There was a road event that weekend and the campground was full again, but I stayed where I stayed Memorial weekend. It was pleasant and quiet and comfortable. 

Saturday I got up and ate and drove to Trace Ridge trailhead. A friend shared his map and thoughts about the trail. The climb was tough. The descent was fun though very tight in a few places where the rhododendrons have grow close. When I got back to the van and was changing I heard voices and saw a friend from Louisville ride up. We chatted and made plans to meet for dinner later that evening.

I wanted to be sure and get done in time to see the Blueridge battle - pumptrack challenge at I9.  I'm so glad I did. It was fun to watch and video and talk with people. I met Chris and Jessie at The Phoenix for dinner, hit the chocolatier and then headed to Oskar Blues for a beer before turning in for the night.

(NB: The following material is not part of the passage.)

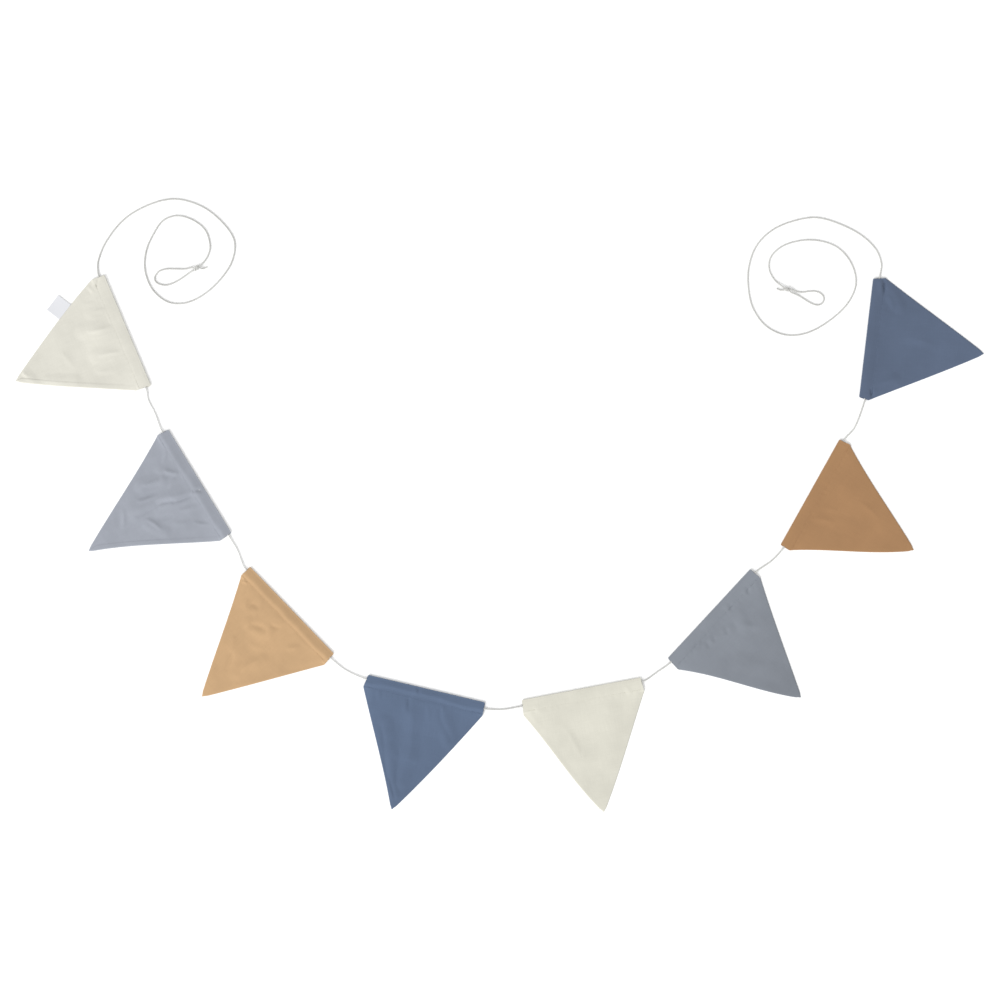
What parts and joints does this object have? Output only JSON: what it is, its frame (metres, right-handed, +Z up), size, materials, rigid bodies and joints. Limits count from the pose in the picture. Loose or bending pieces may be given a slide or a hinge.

Sunday I got up and the body was telling me how I'd ridden much more than I have recently. I'd been ignoring a flare-up to the best of my ability and kept the lidocaine handy. I was determined and so ate a bite and rode lower Black Mountain. It was damp as was Trace Ridge. But the descent is so fast and flowy! My time descendng was slower than before but I was happy to be in the forest. Of course I had to visit The Hub and Pisgah Tavern. I was thrilled to see Meaghan and Dave while I was in town. 

I left and went to Pisgah brewery to purchase some brews for home. They carry this mango chipolte hummus that is so good, I bought 2 to bring home. Next stop was Bruisin' Ales and found a few new choices and some for friends also. 

The drive wasn't terrible, but it's definitely long after riding same day (even though my ride was short).

My mini vacay was very nice and I'm grateful I can do things like this. Sure would be good to have others to share with, but make the best of what you have. One of these days maybe I'll get to travel with others again. 

So I'm 57, June is almost over and started the 58th revolution. Still have things to do and say. Violet turned 3 months last Friday. Time goes so quickly. 

peace and love

Yay for equal marriage rights! Now if we could just ratify the Equal Rights Amendment for women in this country.